At the MSBA Delegate Assembly, school boards from across Minnesota were clear on one thing: while this is a policy year, not a bonding year, policy decisions still carry very real financial consequences for districts and students.
Boards consistently raised concerns about well-intended policies that add new responsibilities without stable, long-term funding. Unfunded and underfunded mandates strain district budgets, limit planning, and force difficult local tradeoffs.
Student mental health was a recurring theme—especially in special education and student services. Districts are seeing rising needs, growing caseloads, and expectations that continue to outpace our ability to staff and sustain services responsibly.

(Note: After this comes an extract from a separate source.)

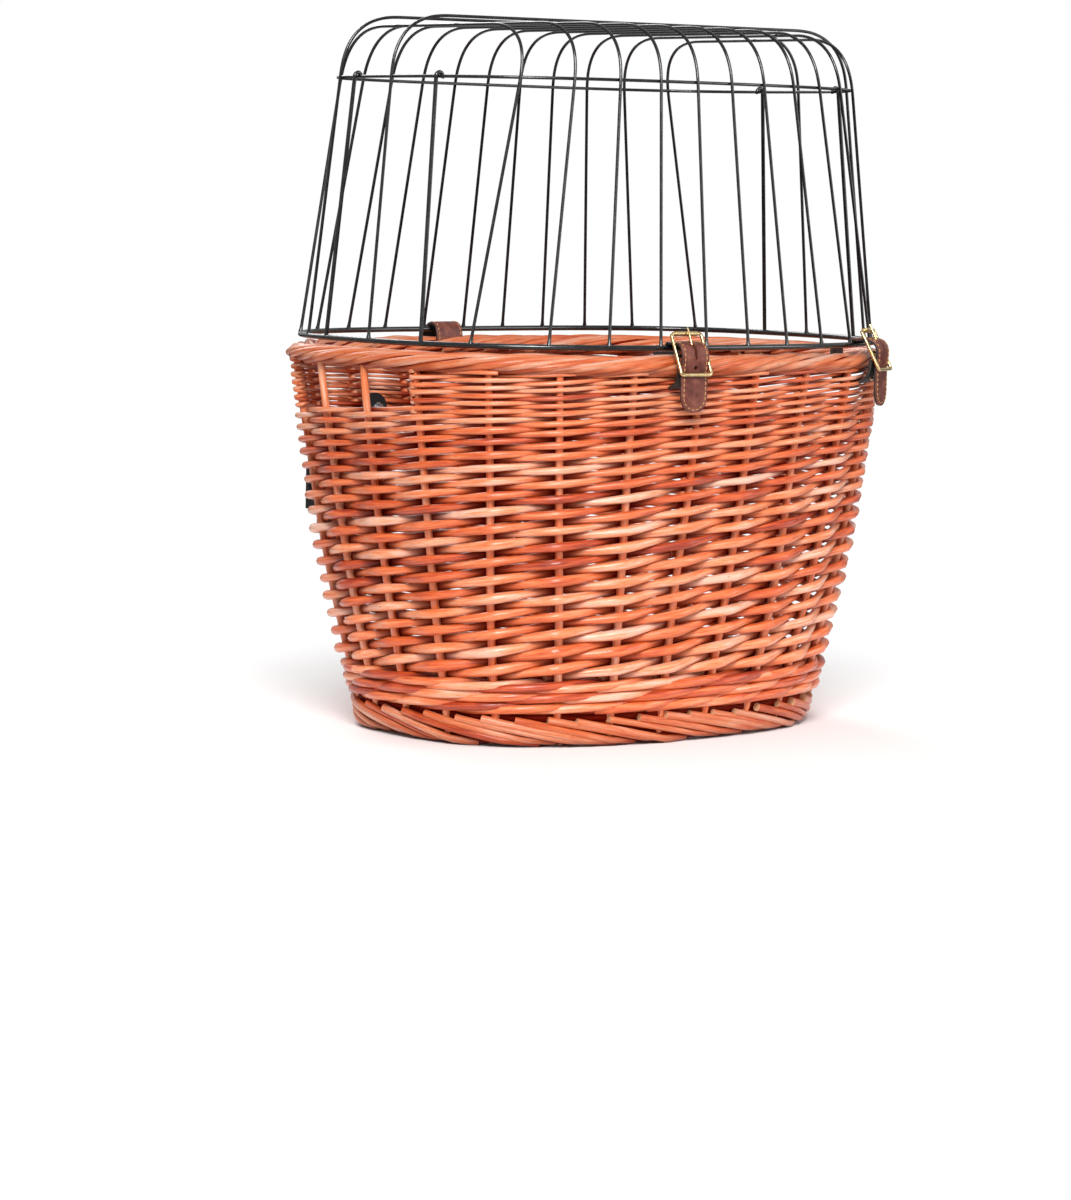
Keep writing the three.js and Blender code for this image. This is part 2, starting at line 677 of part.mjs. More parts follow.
function addClamps() {
  for (const [hand, side] of [['right', -1], ['left', 1]]) {
    const x = (side * ARM_SPACING) / 2;
    addPiece(`clamp_cap_${hand}`, placedClampHalf(x, 1), blackSteel);
    const sleeve = cutAll(
      new THREE.CylinderGeometry(BAR_RADIUS + LINER, BAR_RADIUS + LINER, ARM_WIDTH + 4, 32),
      [new THREE.CylinderGeometry(BAR_RADIUS, BAR_RADIUS, ARM_WIDTH + 6, 32)]);
    const liner = addPiece(`clamp_liner_${hand}`, sleeve.rotateZ(Math.PI / 2), rubber);
    liner.position.set(x, barY, BAR_HEIGHT);
    for (const [level, end] of [['upper', 1], ['lower', -1]]) {
      const front = BRACKET_Y - 1;
      const headSeat = barY + 5 + GAP;
      const bolt = addPiece(
        `clamp_bolt_${level}_${hand}`, boltGeometry(headSeat - front), zincSteel);
      bolt.position.set(x, front, BAR_HEIGHT + end * earBoltZ);
    }
  }
}

// A round plate under each nut spreads its load over the inside of the back wall.
function addWallFixings() {
  const z = ARM_HIGH - CROSSBAR_HEIGHT / 2;
  const plateReach = WALL_BOLT_X + INNER_PLATE_RADIUS + 2;
  const innerFace = planY(plateReach, wallSize(z - INNER_PLATE_RADIUS, WALL_THICKNESS), 1) - 4;
  const headSeat = BRACKET_Y + PLATE + GAP;
  const tip = innerFace - 2 - GAP - 4 - 2;
  for (const [hand, side] of [['right', -1], ['left', 1]]) {
    const bolt = addPiece(`wall_bolt_${hand}`, boltGeometry(headSeat - tip), zincSteel);
    bolt.position.set(side * WALL_BOLT_X, tip, z);
    const plate = new THREE.CylinderGeometry(INNER_PLATE_RADIUS, INNER_PLATE_RADIUS, 2, 32)
      .translate(side * WALL_BOLT_X, innerFace - 1, z);
    addPiece(`inner_plate_${hand}`, cutAll(plate, [boltHole(side * WALL_BOLT_X)]), blackSteel);
    const nut = addPiece(`wall_nut_${hand}`, nutGeometry(), zincSteel);
    nut.position.set(side * WALL_BOLT_X, innerFace - 2 - GAP - 2, z);
  }
}

// ---------------------------------------------------------------- assembly
addBase();
addFootBorder();
addWall();
addHandHoleStakes();
addRimBorder();
addCage();
addHingeStrap();
addClosures();
addBracketFrame();
addClamps();
addWallFixings();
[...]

Those same financial pressures came up in discussions around PSEO. While districts acknowledged the financial impact of full-time PSEO participation, there was strong agreement that financial challenges should not be solved by reducing student opportunity. Many students rely on PSEO out of necessity, not convenience, and oversight concerns should be addressed through better coordination—not fewer options.
These same themes surfaced in our local legislative meetings. While some participants emphasized mental health and others focused on financial policy, there was broad agreement that both are essential. In a CACR work session, principals described how para staffing shortages reduce the ability to deliver mental-health support, as staff are redirected to cover gaps, and how some students’ attendance is tied to whole-family challenges beyond the scope of schools to resolve on their own.
Across every level of educational policy making, the same concerns continue to surface: quality and access, mental health, and financial sustainability.